"Well, then, the song in '[The Belle's Stratagem]'! That has no accompaniment!"
"No," I used to answer, "but it isn't a song. It's a look here, a gesture there, a laugh anywhere, and Henry Irving's face everywhere!"
Miss [Winifred Emery] came to us for "The Belle's Stratagem" and played the part that I had played years before at the Haymarket. She was bewitching, and in her white wig in the ball-room, beautiful as well. She knew how to bear herself on the stage instinctively, and could dance a minuet to perfection. The daughter of Sam Emery, a great comedian in a day of comedians, and the granddaughter of the Emery, it was not surprising that she should show aptitude for the stage.
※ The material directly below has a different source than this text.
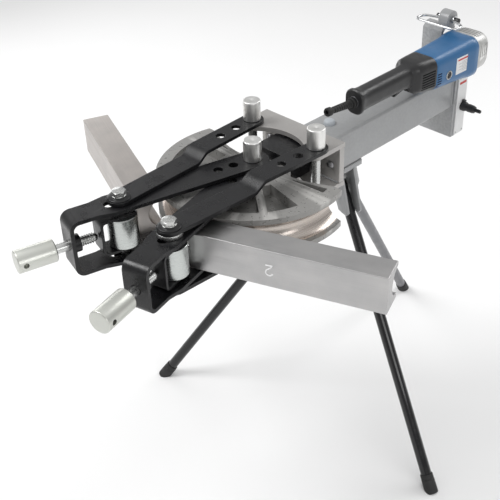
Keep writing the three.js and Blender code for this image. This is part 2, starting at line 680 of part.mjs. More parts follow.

[Mr. Howe] was another new arrival in the Lyceum company. He was at his funniest as Mr. Hardy in "The Belle's Stratagem." It was not the first time that he had played my father in a piece (we had acted father and daughter in "The Little Treasure"), and I always called him "Daddy." The dear old man was much liked by every one. He had a tremendous pair of legs, was bluff and bustling in manner, though courtly too, and cared more about gardening than acting. He had a little farm at Isleworth, and he was one of those actors who do not allow the longest theatrical season to interfere with domesticity and horticulture! Because of his stout gaitered legs and his Isleworth estate, Henry called him "the agricultural actor." He was a good old port and whisky drinker, but he could carry his liquor like a Regency man.
He was a walking history of the stage. "Yes, my dear," he used to say to me, "I was in the original cast of the first performance of 'The Lady of Lyons,' which [Lord Lytton] gave Macready as a present, and I was the original François when 'Richelieu' was produced. Lord Lytton wrote this part for a lady, but at rehearsal it was found that there was a good deal of movement awkward for a lady to do, so I was put into it."
"What year was it, Daddy?"
"God bless me, I must think.... It must have been about a year after Her Majesty took the throne."
For forty years and nine months old Mr. Howe had acted at the Haymarket Theater! When he was first there, the theater was lighted with oil lamps, and when a lamp smoked or went out, one of the servants of the theater came on and lighted it up again during the action of the play.
It was the acting of Edmund Kean in "Richard III." which first filled Daddy Howe with the desire to go on the stage. He saw the great actor again when he was living in retirement at Richmond—in those last sad days when the [Baroness Burdett-Coutts] (then the rich young heiress, Miss Angela Burdett-Coutts), driving up the hill, saw him sitting huddled up on one of the public seats and asked if she could do anything for him.
"Nothing, I think," he answered sadly. "Ah yes, there is one thing. You were kind enough the other day to send me some very excellent brandy. Send me some more."[5]